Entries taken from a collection
——

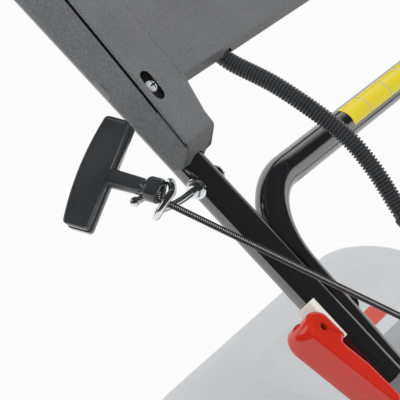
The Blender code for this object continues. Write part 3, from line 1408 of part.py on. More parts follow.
def belt_loop(rear, front, distance):
    tilt = math.acos((rear - front) / distance)
    loop = []
    for k in range(13):
        angle = tilt + (2 * math.pi - 2 * tilt) * k / 12
        loop.append((rear * math.cos(angle), rear * math.sin(angle)))
    for k in range(13):
        angle = -tilt + 2 * tilt * k / 12
        loop.append((distance + front * math.cos(angle), front * math.sin(angle)))
    return loop


def make_belt():
    clear = 0.0009
    inner = belt_loop(GEARBOX_PULLEY_R + clear, DRIVE_PULLEY_R + clear, ENGINE_X)
    deep = BELT_DEPTH + clear - 0.0004
    outer = belt_loop(GEARBOX_PULLEY_R + deep, DRIVE_PULLEY_R + deep, ENGINE_X)
    keep(as_mesh(plate(outer, BELT_WIDTH, "XY", BELT_Z, [inner])), "drive_belt", RUBBER)


# Upright lever beside the left wheel, fast on the carrier's arm
def make_height_lever():
    pivot = (REAR_PIVOT_FORWARD, REAR_WHEEL_R + REAR_PIVOT_UP)
    level = CRANK_ARM_Y + ARM_THICKNESS / 2 + GAP + 0.0015
    outline = rounded_path(
        [(pivot[0] - 0.013, pivot[1] - 0.011), (pivot[0] + 0.013, pivot[1] - 0.011),
         (pivot[0] + 0.008, LEVER_TOP_Z), (pivot[0] - 0.008, LEVER_TOP_Z)], 0.0055, 4, closed=True,
    )
    lever = as_mesh(plate(outline, 0.003, "XZ", level))
    knob = rod(
        (pivot[0], level - 0.0012, LEVER_TOP_Z - 0.008), (pivot[0], level + LEVER_KNOB, LEVER_TOP_Z - 0.008), 0.0105, 18,
    )
    fuse(lever, knob)
    keep(turn_about(as_mesh(lever), (pivot[0], 0, pivot[1])), "height_lever", BLACK_PLASTIC)


def box_ring(rear, front, inset, reverse=False):
    spread = (BOX_REAR_HALF - BOX_FRONT_HALF) / (BOX_FRONT_X - BOX_REAR_X)
    front_half = BOX_FRONT_HALF + spread * (BOX_FRONT_X - front) - inset
    rear_half = BOX_REAR_HALF - inset
    corners = [
        (rear + inset, -rear_half), (front - inset, -front_half), (front - inset, front_half),
        (rear + inset, rear_half),
    ]
    ring = rounded_path(corners, [0.045, 0.022, 0.022, 0.045], 4, closed=True)
    return ring[::-1] if reverse else ring


def make_box_base():
    levels = [
        (0.0, BOX_RIM_Z), (0.003, BOX_RIM_Z - 0.06), (0.010, BOX_BOTTOM_Z + 0.030),
        (0.022, BOX_BOTTOM_Z + 0.008), (0.036, BOX_BOTTOM_Z),
    ]
    rings = []
    for inset, z in levels:
        ring = box_ring(BOX_REAR_X, BOX_FRONT_X + inset * 0.97, inset, reverse=True)
        rings.append([(x, y, z) for x, y in ring])
    base = skin(rings, BOX_WALL)
    mouth = block((BOX_FRONT_X - 0.02, -MOUTH_HALF, 0.186), (BOX_FRONT_X + 0.02, MOUTH_HALF, 0.300))
    cut(base, mouth)
    keep(as_mesh(base), "grass_box_base", BLACK_PLASTIC)


# The pale lid: a dome with rounded borders, and a flat lip in front for the flap to rest on
def make_box_lid():
    base = BOX_RIM_Z + GAP
    front = LIP_END_X
    levels = [
        (0.0, base), (0.0, 0.356), (0.005, 0.381), (0.016, 0.401), (0.038, 0.4165), (0.070, LID_TOP_Z),
    ]
    rings = []
    for inset, z in levels:
        ring = box_ring(BOX_REAR_X, front + inset * 0.4, inset)
        rings.append([(x, y, z) for x, y in ring])
    lid = skin(rings, BOX_WALL)
    lip = block((front - 0.012, -LIP_HALF, base), (BOX_FRONT_X, LIP_HALF, LIP_Z), 0.0012)
    hollow = block((front - 0.03, -LIP_HALF - 0.002, base - 0.02), (front - 0.0035, LIP_HALF + 0.002, 0.34))
    cutout = block((GRIP_X - GRIP_TRAY_X, -GRIP_TRAY_Y, LID_TOP_Z - 0.064), (GRIP_X + GRIP_TRAY_X, GRIP_TRAY_Y, LID_TOP_Z + 0.036))
    fuse(lid, as_mesh(lip))
    cut(lid, cutout, hollow)
    keep(as_mesh(lid), "grass_box_lid", PALE_PLASTIC)


def make_lid_handle():
    tray = block(
        (GRIP_X - GRIP_TRAY_X + GAP, -GRIP_TRAY_Y + GAP, LID_TOP_Z - 0.038),
        (GRIP_X + GRIP_TRAY_X - GAP, GRIP_TRAY_Y - GAP, LID_TOP_Z + 0.008),
    )
    flange = block(
        (GRIP_X - GRIP_TRAY_X - 0.010, -GRIP_TRAY_Y - 0.010, LID_TOP_Z + GAP),
        (GRIP_X + GRIP_TRAY_X + 0.010, GRIP_TRAY_Y + 0.010, LID_TOP_Z + 0.013),
    )
    round_edges(flange, 0.004, 1)
    bar = rod((GRIP_X, -GRIP_TRAY_Y + 0.004, 0.4245), (GRIP_X, GRIP_TRAY_Y - 0.004, 0.4245), 0.0085, 20)
    pocket = block(
        (GRIP_X - GRIP_TRAY_X + 0.006, -GRIP_TRAY_Y + 0.007, 0.3892),
        (GRIP_X + GRIP_TRAY_X - 0.006, GRIP_TRAY_Y - 0.007, 0.47),
    )
    handle = cut(fuse(tray, as_mesh(flange)), pocket)
    fuse(handle, bar)
    keep(as_mesh(handle), "lid_handle", RED_PLASTIC)


make_wheels()
make_front_axle()
make_rear_carrier()
make_rear_axle()
make_deck()
make_chute()
make_flap()
make_brackets()
make_handle_bolts()
make_lower_handle()
make_upper_handle()
make_saddles()
make_clamp_bolts()
make_cam_lever("cam_lever_right", 1)
make_cam_lever("cam_lever_left", -1)
make_console()
make_console_screws()
make_bail("brake_bail", BRAKE_PIVOT, BRAKE_BAIL_REST)
make_bail("drive_bail", DRIVE_PIVOT, DRIVE_BAIL_REST, DRIVE_BAIL_INSET)
make_lever()
make_grip()
make_rope_guide()
make_starter_handle()
make_rope()
make_conduit()
make_cables()
make_block()
make_oil_cap()
make_cowl()
make_recoil_cover()
make_reel()
make_crank()
make_blade()
make_tank()
make_exhaust()
make_air_filter()
make_spark_boot()
make_gearbox()
make_belt()
make_height_lever()
make_box_base()
make_box_lid()
make_lid_handle()

# The finished mower moves as one, so that the middle of its footprint is the origin
FRAME.location = (ORIGIN_X, 0.0, 0.0)
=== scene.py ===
"""Self-propelled lawn mower with a folding handle, pull starter and rear grass box.

Metres, +X forwards, +Y to the mower's left, +Z up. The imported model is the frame.
"""

import math

import bmesh
import bpy
from mathutils import Matrix, Vector


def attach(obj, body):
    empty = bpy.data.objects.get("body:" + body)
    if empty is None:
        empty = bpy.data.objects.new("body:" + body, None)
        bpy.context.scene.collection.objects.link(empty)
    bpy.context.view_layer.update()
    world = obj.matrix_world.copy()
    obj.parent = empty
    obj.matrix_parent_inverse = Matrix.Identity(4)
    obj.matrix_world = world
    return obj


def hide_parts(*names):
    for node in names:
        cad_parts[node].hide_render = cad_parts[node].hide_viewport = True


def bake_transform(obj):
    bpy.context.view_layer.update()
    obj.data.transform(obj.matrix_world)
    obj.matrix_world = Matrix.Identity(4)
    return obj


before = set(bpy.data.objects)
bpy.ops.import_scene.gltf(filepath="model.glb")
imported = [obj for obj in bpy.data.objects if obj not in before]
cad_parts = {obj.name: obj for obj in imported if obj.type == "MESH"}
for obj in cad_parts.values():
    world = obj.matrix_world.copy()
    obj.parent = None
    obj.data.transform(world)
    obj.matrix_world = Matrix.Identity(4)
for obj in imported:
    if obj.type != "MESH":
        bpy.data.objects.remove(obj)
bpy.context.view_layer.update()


# Camera, floor and studio light. The camera looks down on the right side of the handle from
# the front right. A white floor and walls stand round the mower, with a dark opening behind
# the camera, so that black enamel shows pale edges and a dark middle.
EYE = Vector((0.29331, -1.4165, 1.2657))
LOOK = Vector((-0.4407, 0.7919, -0.4226)).normalized()
ACROSS = Vector((0.8738, 0.4863, 0.0)).normalized()
LENS_MM = 192.24


# A frame from its origin and its three axes
def frame_at(origin, x, y, z):
    return Matrix.Translation(origin) @ Matrix((x, y, z)).transposed().to_4x4()


camera = bpy.data.objects.new("camera", bpy.data.cameras.new("camera"))
camera.matrix_world = frame_at(EYE, ACROSS, ACROSS.cross(LOOK), -LOOK)
camera.data.lens = LENS_MM
camera.data.sensor_width = 36.0
camera.data.clip_end = 60.0
bpy.context.scene.collection.objects.link(camera)
bpy.context.scene.camera = camera
bpy.context.scene.view_settings.view_transform = "Standard"


# Gives a node its inputs, each a value or the socket that feeds it
def feed(tree, node, inputs):
    for name, value in inputs.items():
        if isinstance(value, bpy.types.NodeSocket):
            tree.links.new(value, node.inputs[name])
        else:
            node.inputs[name].default_value = value


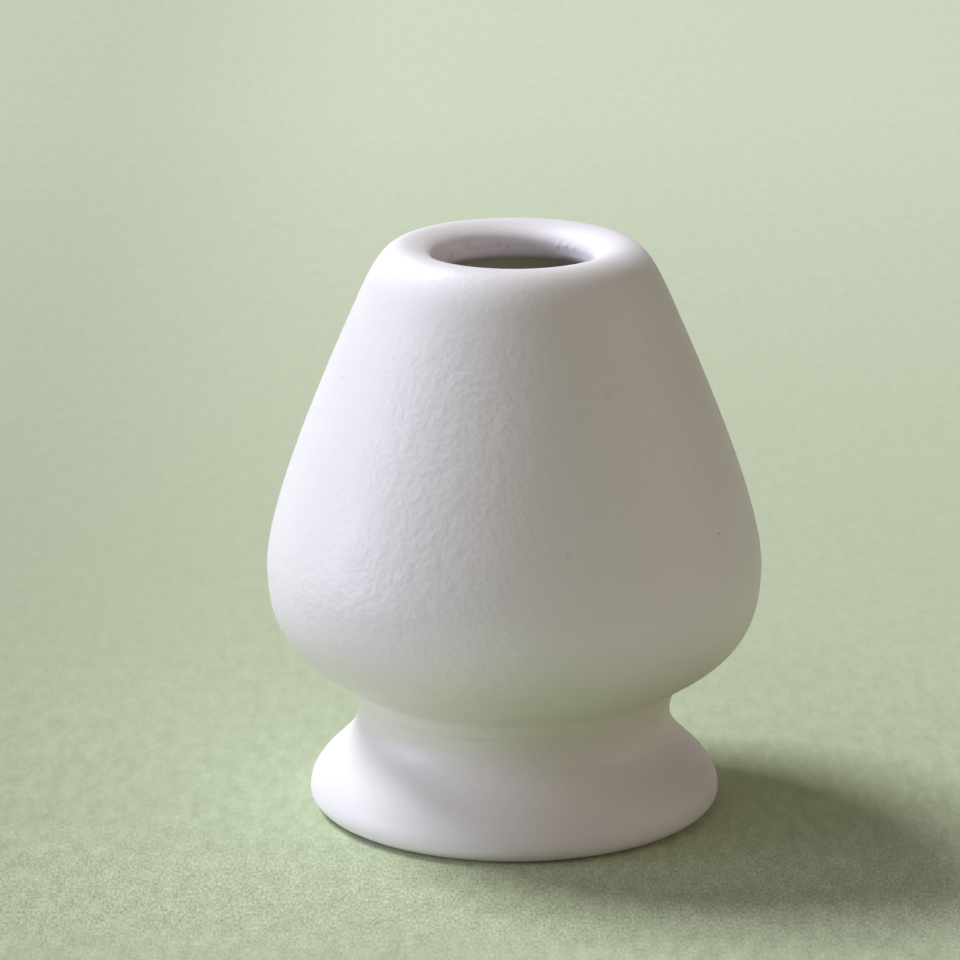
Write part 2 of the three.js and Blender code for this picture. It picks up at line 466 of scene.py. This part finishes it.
def pool_outline(sizes, row):
    """The glaze that pools over the slip: a hollow fillet that leaves neck and underside smoothly."""
    pool_row = row / 8
    down, falling = walk(neck_top(sizes, pool_row)[::-1], sizes.pool_reach)
    under, climbing = walk(underside(sizes, pool_row), sizes.pool_reach)
    pull = (under - down).length / 3
    return (
        bend(down, down - falling * pull, under - climbing * pull, under, pool_row)
        + [
            under - rising(sizes.waist_slope - QUARTER_TURN) * POOL_SUNK,
            out(sizes.bore_radius, SLIP_HIGH.z),
            out(sizes.bore_radius, SLIP_LOW.z),
            down - LEVEL * POOL_SUNK,
        ]
    )


def turned(outline, steps):
    """A closed mesh spun about the upright axis from a closed outline, with its faces outwards."""
    mesh = bmesh.new()
    ring = []
    for point in outline:
        if not ring or (point - ring[-1].co).length > SAME_PLACE:
            ring.append(mesh.verts.new(point))
    if (ring[0].co - ring[-1].co).length < SAME_PLACE:
        mesh.verts.remove(ring.pop())
    edges = [mesh.edges.new((ring[i - 1], ring[i])) for i in range(len(ring))]
    bmesh.ops.spin(
        mesh,
        geom=ring + edges,
        cent=(0, 0, 0),
        axis=(0, 0, 1),
        angle=FULL_TURN,
        steps=steps,
        use_merge=True,
    )
    bmesh.ops.remove_doubles(mesh, verts=mesh.verts, dist=SAME_PLACE)
    bmesh.ops.recalc_face_normals(mesh, faces=mesh.faces)
    return mesh


def finished(name, mesh, material, node):
    """Makes a finished mesh a smooth object at the origin, which rides on the root."""
    data = bpy.data.meshes.new(name)
    mesh.to_mesh(data)
    mesh.free()
    data.shade_smooth()
    data.set_sharp_from_angle(angle=SHARP_TURN)
    data.materials.append(material)
    piece = bpy.data.objects.new(name, data)
    bpy.context.scene.collection.objects.link(piece)
    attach(piece, "root")
    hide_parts(node)


# How much flatter than wide the waves and dimples of the skin are
FLATTENING = 1.1
# Heights between which the waves of the skin set in, hold and die away: low, start, end and high
BULB_WAVES = (16 * MM, 24 * MM, 60 * MM, 68 * MM)
FOOT_WAVES = (0.8 * MM, 3 * MM, 11 * MM, 14 * MM)
# Depth of the foot's waves, as a share of that of the bulb's
FOOT_WAVE_SHARE = 0.5
# Level of the waves between hollow and crest, and how much the noise moves them from it
WAVE_LEVEL, WAVE_CONTRAST = 0.5, 0.6

# The turning ridge and the pimples in the throat, their widths, and how many widths out they reach
RIDGE_START, RIDGE_END = Vector((-5.3, 8.0, 67.55)) * MM, Vector((-2.1, 9.4, 67.75)) * MM
PIMPLES = (Vector((5.2, 8.1, 67.8)) * MM, Vector((6.2, 7.4, 68.0)) * MM, Vector((7.2, 6.4, 68.0)) * MM)
RIDGE_WIDTH, PIMPLE_WIDTH = 0.16 * MM, 0.2 * MM
TAIL_WIDTHS = 3


def held(value):
    """A value kept between 0 and 1."""
    return min(1.0, max(0.0, value))


def swell(value, low, start, end, high):
    """1 between start and end, with a smooth rise from low and a smooth fall to high."""
    ease = min(held((value - low) / (start - low)), held((high - value) / (high - end)))
    return ease * ease * (3 - 2 * ease)


def ripple(mesh, size, depth, heights):
    """Sinks the glazed skin in soft flat waves, strongest between two heights."""
    mesh.normal_update()
    moves = []
    for vert in mesh.verts:
        strength_here = swell(vert.co.z, *heights)
        if strength_here > 0.0:
            place = Vector((vert.co.x, vert.co.y, vert.co.z * FLATTENING)) / size
            sink = depth * strength_here * held(WAVE_LEVEL - WAVE_CONTRAST * noise.noise(place))
            moves.append((vert, vert.normal * sink))
    for vert, move in moves:
        vert.co -= move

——

▸ **WORK INSTRUCTIONS**
From the records above, transcribe without alteration every line from the one with "# The finished" to the one with "bpy.context.scene.collection.objects.link(empty)", inclusive.

▸ **EXERCISE OUTPUT**
# The finished mower moves as one, so that the middle of its footprint is the origin
FRAME.location = (ORIGIN_X, 0.0, 0.0)
=== scene.py ===
"""Self-propelled lawn mower with a folding handle, pull starter and rear grass box.

Metres, +X forwards, +Y to the mower's left, +Z up. The imported model is the frame.
"""

import math

import bmesh
import bpy
from mathutils import Matrix, Vector


def attach(obj, body):
    empty = bpy.data.objects.get("body:" + body)
    if empty is None:
        empty = bpy.data.objects.new("body:" + body, None)
        bpy.context.scene.collection.objects.link(empty)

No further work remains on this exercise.